15 March: Perhaps the last Update to this post for a bit. I ran across an article posted on Government Tech, in their Emergency Management section. The article was written by the Augusta Chronicle but quoted an 'expert' on these matters from Augusta University.
Coronavirus Not Likely to Become a Big Problem for U.S., Expert Says (yep, he said that)
Now I am not an expert, but I watched the events in China via foreign news outlets, they covered it early and extensively unlike the US media which was focused on silly domestic politics. It was obvious to me that there was something to this disease. When a country cordons off a city of 60 million, it is something to pay attention to, it is not insignificant.
Here are a few things Dr.
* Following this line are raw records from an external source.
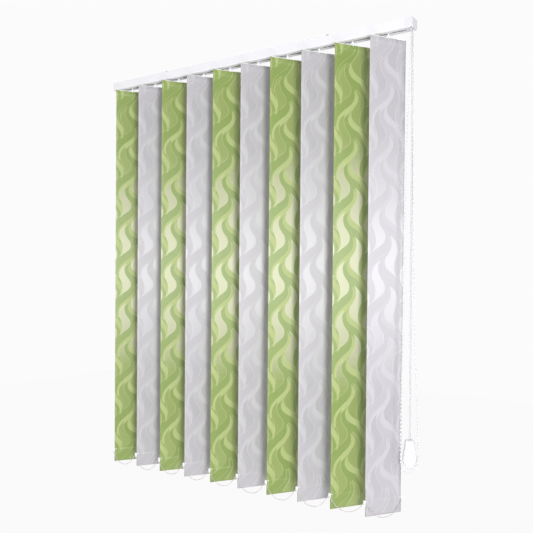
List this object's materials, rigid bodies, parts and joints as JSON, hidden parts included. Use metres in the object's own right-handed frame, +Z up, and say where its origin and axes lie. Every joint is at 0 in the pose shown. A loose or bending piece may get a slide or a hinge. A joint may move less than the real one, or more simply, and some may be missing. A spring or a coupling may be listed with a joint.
{
  "type": "vertical blind",
  "caption": "Ceiling-fixed vertical blind: slim headrail, tilting and traversing fabric vanes, bead chain, draw cord with its weight and bottom link chain.",
  "frame": {"origin": "midway between the two ceiling screw holes, on the clips' upper face", "axes": "+X along the headrail to the control end, -Y to the room, +Z up"},
  "size_m": [1.2741, 0.1223, 1.5188],
  "materials": {
    "rail_paint": "white powder coat on extruded aluminium",
    "cap_plastic": "moulded white ABS",
    "clip_steel": "zinc-plated spring steel",
    "rod_aluminium": "drawn aluminium",
    "gear_plastic": "moulded white acetal",
    "carrier_plastic": "moulded white acetal",
    "stem_plastic": "moulded white acetal",
    "fitting_plastic": "moulded white plastic",
    "chain_plastic": "white plastic beads on a cord",
    "cord_polyester": "braided white polyester cord",
    "weight_plastic": "moulded white plastic",
    "green_fabric": "leaf-green polyester jacquard with a satin scroll figure",
    "grey_fabric": "light grey polyester jacquard with a satin scroll figure"
  },
  "bodies": {
    "rail": {"headrail": "rail_paint", "control_end_cap": "cap_plastic", "far_end_cap": "cap_plastic", "mounting_clips": "clip_steel", "draw_cord": "cord_polyester", "cord_weight": "weight_plastic", "bead_chain": "chain_plastic", "carrier_10": "carrier_plastic"},
    "shaft": {"tilt_rod": "rod_aluminium", "chain_sprocket": "gear_plastic"},
    "truck_01": {"carrier_01": "carrier_plastic"},
    "truck_02": {"carrier_02": "carrier_plastic"},
    "truck_03": {"carrier_03": "carrier_plastic"},
    "truck_04": {"carrier_04": "carrier_plastic"},
    "truck_05": {"carrier_05": "carrier_plastic"},
    "truck_06": {"carrier_06": "carrier_plastic"},
    "truck_07": {"carrier_07": "carrier_plastic"},
    "truck_08": {"carrier_08": "carrier_plastic"},
    "truck_09": {"carrier_09": "carrier_plastic"},
    "worm_body_01": {"worm_01": "gear_plastic"},
    "worm_body_02": {"worm_02": "gear_plastic"},
    "worm_body_03": {"worm_03": "gear_plastic"},
    "worm_body_04": {"worm_04": "gear_plastic"},
    "worm_body_05": {"worm_05": "gear_plastic"},
    "worm_body_06": {"worm_06": "gear_plastic"},
    "worm_body_07": {"worm_07": "gear_plastic"},
    "worm_body_08": {"worm_08": "gear_plastic"},
    "worm_body_09": {"worm_09": "gear_plastic"},
    "worm_body_10": {"worm_10": "gear_plastic"},
    "slat_01": {"stem_01": "stem_plastic", "vane_01": "green_fabric", "vane_fittings_01": "fitting_plastic"},
    "slat_02": {"stem_02": "stem_plastic", "vane_02": "grey_fabric", "vane_fittings_02": "fitting_plastic"},
    "slat_03": {"stem_03": "stem_plastic", "vane_03": "green_fabric", "vane_fittings_03": "fitting_plastic"},
    "slat_04": {"stem_04": "stem_plastic", "vane_04": "grey_fabric", "vane_fittings_04": "fitting_plastic"},
    "slat_05": {"stem_05": "stem_plastic", "vane_05": "green_fabric", "vane_fittings_05": "fitting_plastic"},
    "slat_06": {"stem_06": "stem_plastic", "vane_06": "grey_fabric", "vane_fittings_06": "fitting_plastic"},
    "slat_07": {"stem_07": "stem_plastic", "vane_07": "green_fabric", "vane_fittings_07": "fitting_plastic"},
    "slat_08": {"stem_08": "stem_plastic", "vane_08": "grey_fabric", "vane_fittings_08": "fitting_plastic"},
    "slat_09": {"stem_09": "stem_plastic", "vane_09": "green_fabric", "vane_fittings_09": "fitting_plastic"},
    "slat_10": {"stem_10": "stem_plastic", "vane_10": "grey_fabric", "vane_fittings_10": "fitting_plastic"},
    "edge_chain": {"bottom_chain": "chain_plastic"}
  },
  "joints": [
    {"name": "tilt_10", "type": "hinge", "parent": "rail", "child": "slat_10", "pos_m": [0.5415, 0, -0.0435], "axis": [0, 0, 1], "range_deg": [-40.3, 109.7]},
    {"name": "traverse_01", "type": "slide", "parent": "rail", "child": "truck_01", "axis": [1, 0, 0], "range_m": [0, 0.864], "deforming": ["bottom_chain"]},
    {"name": "traverse_02", "type": "slide", "parent": "rail", "child": "truck_02", "axis": [1, 0, 0], "range_m": [0, 0.768]},
    {"name": "traverse_03", "type": "slide", "parent": "rail", "child": "truck_03", "axis": [1, 0, 0], "range_m": [0, 0.672]},
    {"name": "traverse_04", "type": "slide", "parent": "rail", "child": "truck_04", "axis": [1, 0, 0], "range_m": [0, 0.576]},
    {"name": "traverse_05", "type": "slide", "parent": "rail", "child": "truck_05", "axis": [1, 0, 0], "range_m": [0, 0.48]},
    {"name": "traverse_06", "type": "slide", "parent": "rail", "child": "truck_06", "axis": [1, 0, 0], "range_m": [0, 0.384]},
    {"name": "traverse_07", "type": "slide", "parent": "rail", "child": "truck_07", "axis": [1, 0, 0], "range_m": [0, 0.288]},
    {"name": "traverse_08", "type": "slide", "parent": "rail", "child": "truck_08", "axis": [1, 0, 0], "range_m": [0, 0.192]},
    {"name": "traverse_09", "type": "slide", "parent": "rail", "child": "truck_09", "axis": [1, 0, 0], "range_m": [0, 0.096]},
    {"name": "tilt_01", "type": "hinge", "parent": "truck_01", "child": "slat_01", "pos_m": [-0.5385, 0, -0.0435], "axis": [0, 0, 1], "range_deg": [-40.3, 109.7]},
    {"name": "tilt_02", "type": "hinge", "parent": "truck_02", "child": "slat_02", "pos_m": [-0.4185, 0, -0.0435], "axis": [0, 0, 1], "range_deg": [-40.3, 109.7]},
    {"name": "tilt_03", "type": "hinge", "parent": "truck_03", "child": "slat_03", "pos_m": [-0.2985, 0, -0.0435], "axis": [0, 0, 1], "range_deg": [-40.3, 109.7]},
    {"name": "tilt_04", "type": "hinge", "parent": "truck_04", "child": "slat_04", "pos_m": [-0.1785, 0, -0.0435], "axis": [0, 0, 1], "range_deg": [-40.3, 109.7]},
    {"name": "tilt_05", "type": "hinge", "parent": "truck_05", "child": "slat_05", "pos_m": [-0.0585, 0, -0.0435], "axis": [0, 0, 1], "range_deg": [-40.3, 109.7]},
    {"name": "tilt_06", "type": "hinge", "parent": "truck_06", "child": "slat_06", "pos_m": [0.0615, 0, -0.0435], "axis": [0, 0, 1], "range_deg": [-40.3, 109.7]},
    {"name": "tilt_07", "type": "hinge", "parent": "truck_07", "child": "slat_07", "pos_m": [0.1815, 0, -0.0435], "axis": [0, 0, 1], "range_deg": [-40.3, 109.7]},
    {"name": "tilt_08", "type": "hinge", "parent": "truck_08", "child": "slat_08", "pos_m": [0.3015, 0, -0.0435], "axis": [0, 0, 1], "range_deg": [-40.3, 109.7]},
    {"name": "tilt_09", "type": "hinge", "parent": "truck_09", "child": "slat_09", "pos_m": [0.4215, 0, -0.0435], "axis": [0, 0, 1], "range_deg": [-40.3, 109.7]},
    {"name": "worm_turn_01", "type": "hinge", "parent": "truck_01", "child": "worm_body_01", "pos_m": [-0.5385, -0.0079, -0.0195], "axis": [1, 0, 0], "range_deg": [-483.6, 1316.4]},
    {"name": "worm_turn_02", "type": "hinge", "parent": "truck_02", "child": "worm_body_02", "pos_m": [-0.4185, -0.0079, -0.0195], "axis": [1, 0, 0], "range_deg": [-483.6, 1316.4]},
    {"name": "worm_turn_03", "type": "hinge", "parent": "truck_03", "child": "worm_body_03", "pos_m": [-0.2985, -0.0079, -0.0195], "axis": [1, 0, 0], "range_deg": [-483.6, 1316.4]},
    {"name": "worm_turn_04", "type": "hinge", "parent": "truck_04", "child": "worm_body_04", "pos_m": [-0.1785, -0.0079, -0.0195], "axis": [1, 0, 0], "range_deg": [-483.6, 1316.4]},
    {"name": "worm_turn_05", "type": "hinge", "parent": "truck_05", "child": "worm_body_05", "pos_m": [-0.0585, -0.0079, -0.0195], "axis": [1, 0, 0], "range_deg": [-483.6, 1316.4]},
    {"name": "worm_turn_06", "type": "hinge", "parent": "truck_06", "child": "worm_body_06", "pos_m": [0.0615, -0.0079, -0.0195], "axis": [1, 0, 0], "range_deg": [-483.6, 1316.4]},
    {"name": "worm_turn_07", "type": "hinge", "parent": "truck_07", "child": "worm_body_07", "pos_m": [0.1815, -0.0079, -0.0195], "axis": [1, 0, 0], "range_deg": [-483.6, 1316.4]},
    {"name": "worm_turn_08", "type": "hinge", "parent": "truck_08", "child": "worm_body_08", "pos_m": [0.3015, -0.0079, -0.0195], "axis": [1, 0, 0], "range_deg": [-483.6, 1316.4]},
    {"name": "worm_turn_09", "type": "hinge", "parent": "truck_09", "child": "worm_body_09", "pos_m": [0.4215, -0.0079, -0.0195], "axis": [1, 0, 0], "range_deg": [-483.6, 1316.4]},
    {"name": "worm_turn_10", "type": "hinge", "parent": "rail", "child": "worm_body_10", "pos_m": [0.5415, -0.0079, -0.0195], "axis": [1, 0, 0], "range_deg": [-483.6, 1316.4]},
    {"name": "shaft_turn", "type": "hinge", "parent": "rail", "child": "shaft", "pos_m": [0, -0.0079, -0.0195], "axis": [1, 0, 0], "range_deg": [-483.6, 1316.4]},
    {"name": "chain_swing", "type": "hinge", "parent": "slat_10", "child": "edge_chain", "pos_m": [0.50347, -0.05492, -1.4695], "axis": [0, 0, 1], "range_deg": [-109.7, 40.3]}
  ],
  "couplings": [
    {"joint": "traverse_02", "follows": "traverse_01", "ratio": 0.88889},
    {"joint": "traverse_03", "follows": "traverse_01", "ratio": 0.77778},
    {"joint": "traverse_04", "follows": "traverse_01", "ratio": 0.66667},
    {"joint": "traverse_05", "follows": "traverse_01", "ratio": 0.55556},
    {"joint": "traverse_06", "follows": "traverse_01", "ratio": 0.44444},
    {"joint": "traverse_07", "follows": "traverse_01", "ratio": 0.33333},
    {"joint": "traverse_08", "follows": "traverse_01", "ratio": 0.22222},
    {"joint": "traverse_09", "follows": "traverse_01", "ratio": 0.11111},
    {"joint": "tilt_01", "follows": "tilt_10", "ratio": 1},
    {"joint": "tilt_02", "follows": "tilt_10", "ratio": 1},
    {"joint": "tilt_03", "follows": "tilt_10", "ratio": 1},
    {"joint": "tilt_04", "follows": "tilt_10", "ratio": 1},
    {"joint": "tilt_05", "follows": "tilt_10", "ratio": 1},
    {"joint": "tilt_06", "follows": "tilt_10", "ratio": 1},
    {"joint": "tilt_07", "follows": "tilt_10", "ratio": 1},
    {"joint": "tilt_08", "follows": "tilt_10", "ratio": 1},
    {"joint": "tilt_09", "follows": "tilt_10", "ratio": 1},
    {"joint": "worm_turn_01", "follows": "tilt_10", "ratio": 12},
    {"joint": "worm_turn_02", "follows": "tilt_10", "ratio": 12},
    {"joint": "worm_turn_03", "follows": "tilt_10", "ratio": 12},
    {"joint": "worm_turn_04", "follows": "tilt_10", "ratio": 12},
    {"joint": "worm_turn_05", "follows": "tilt_10", "ratio": 12},
    {"joint": "worm_turn_06", "follows": "tilt_10", "ratio": 12},
    {"joint": "worm_turn_07", "follows": "tilt_10", "ratio": 12},
    {"joint": "worm_turn_08", "follows": "tilt_10", "ratio": 12},
    {"joint": "worm_turn_09", "follows": "tilt_10", "ratio": 12},
    {"joint": "worm_turn_10", "follows": "tilt_10", "ratio": 12},
    {"joint": "shaft_turn", "follows": "tilt_10", "ratio": 12},
    {"joint": "chain_swing", "follows": "tilt_10", "ratio": -1}
  ]
}
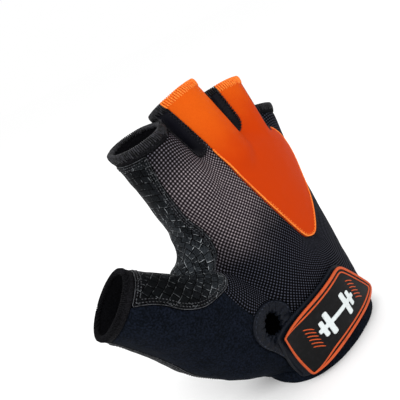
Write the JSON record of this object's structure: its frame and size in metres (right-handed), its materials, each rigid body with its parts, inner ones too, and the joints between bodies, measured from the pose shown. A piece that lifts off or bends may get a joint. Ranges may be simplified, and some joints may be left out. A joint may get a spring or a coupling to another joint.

Jose Vazquez, the expert on these issues from Augusta University, said on January 28th.
- it is unlikely to spread as it did in China (wrong)
- It's possible that it is going to be transmissible or contagious while the patient is asymptomatic (right)
- I think here we're ready for it...everything is in place. ( does not appear so, based upon so little testing, we shall see)
- I don't think it will be that big of a deal here, I really don't. (probably wrong, will be proven so in a few days - it is 15 March as I state that)
- I'd hate for people to start freaking out and changing trips here. (like the guy that just tested positive back in Ohio, he took a cruise early march - sure no need to cancel trips)
- I don't foresee seeing a lot of cases in North America and in Europe. (WRONG. Italy, Spain, and France all disagree. In the US over 1700 new cases were reported between 13 and 14 March - without robust testing! )
With spot-on expert advice like this, we might perhaps forgive the delays, and trepidations described above. That is if it were not to easy for even an ordinary guy like me to see the facts way back in late January without the help of an expert.